Prominence fine structures in a magnetic equilibrium: Two-dimensional models with multilevel radiative transfer

Abstract

In this paper we construct theoretical models for vertical prominence threads which are in magnetohydrostatic (MHS) equilibrium. These models are fully two-dimensional (2D) and take the form of vertically infinite threads hanging in a horizontal magnetic field. A typical example of such a 2D magnetic-dip structure is shown for the case when the central cool parts are surrounded by the prominence-corona transition region (PCTR). We display 2D variations of the pressure, density and temperature. While the pressure variations follow from the MHS equilibrium, the kinetic temperature was specified empirically.

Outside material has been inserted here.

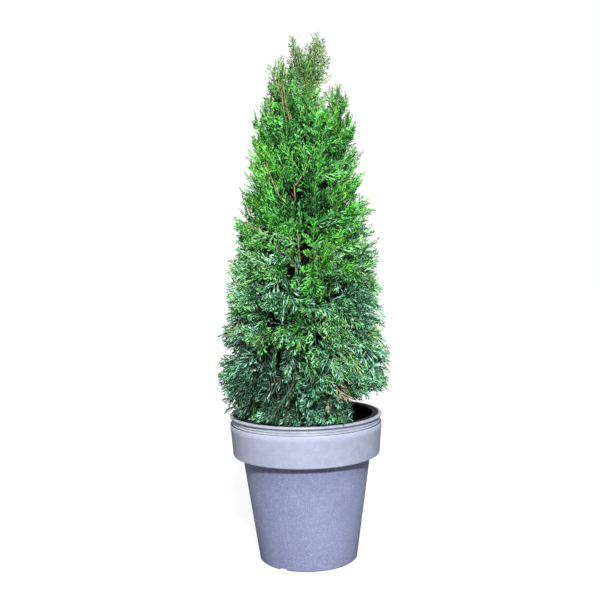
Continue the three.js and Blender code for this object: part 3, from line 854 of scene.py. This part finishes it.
class SprayPlan:
    """Kites by their centre lines and their half widths, both as four corners a kite."""

    def __init__(self, half_width, shoots, reach, splay, fork_angle=30, fork_size=0.45, ragged=0.8):
        self.half_width = half_width  # of a strand, in metres
        self.reach = reach
        self.fork_angle = fork_angle
        self.fork_size = fork_size
        self.ragged = ragged  # how far each strand rolls out of the spray's plane
        self.lines, self.flanks, self.outer, self.strands = [], [], [], []
        self.strand_count = 0
        sway = 0.05 * PLAN_RNG.uniform(-1, 1)

        def on_axis(t):
            return np.array([t, sway * sin(pi * t), 0.0])

        self.strand(on_axis, 1, 1.0, outer_from=1)
        for number in range(shoots):
            t = 0.06 + 0.88 * (number / (shoots - 1)) ** 0.93 + PLAN_RNG.uniform(-0.012, 0.012)
            side = 1 if number % 2 else -1
            profile = clamp((t + 0.16) / 0.36) * (1 - t) ** 0.72 + 0.10
            length = reach * profile * PLAN_RNG.uniform(0.72, 1.18)
            if PLAN_RNG.uniform() < BROKEN_SHARE:
                length *= 0.4
            angle = radians(mix(splay, splay * 0.6, t)) * side + PLAN_RNG.uniform(-0.12, 0.12)
            self.shoot(on_axis(t), angle, length)
        for name in ("lines", "flanks", "outer", "strands"):
            setattr(self, name, np.array(getattr(self, name)))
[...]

As a next step, we have solved the 2D multilevel non-LTE transfer problem in such thread-like structures, in order to predict the spatial variations of the emergent hydrogen spectrum. It is demonstrated that the hydrogen Lyman lines (treated with partial redistribution) show significant spatial variations of the intensity and that an important difference exists between the line profiles emergent along and across the magnetic field lines. We also discuss how these intensity variations compare to recent SOHO/SUMER prominence observations, namely we show the effects of line-profile averaging over the fine-structure threads which are below the instrumental resolution. Finally we make some suggestions for future modelling and observations.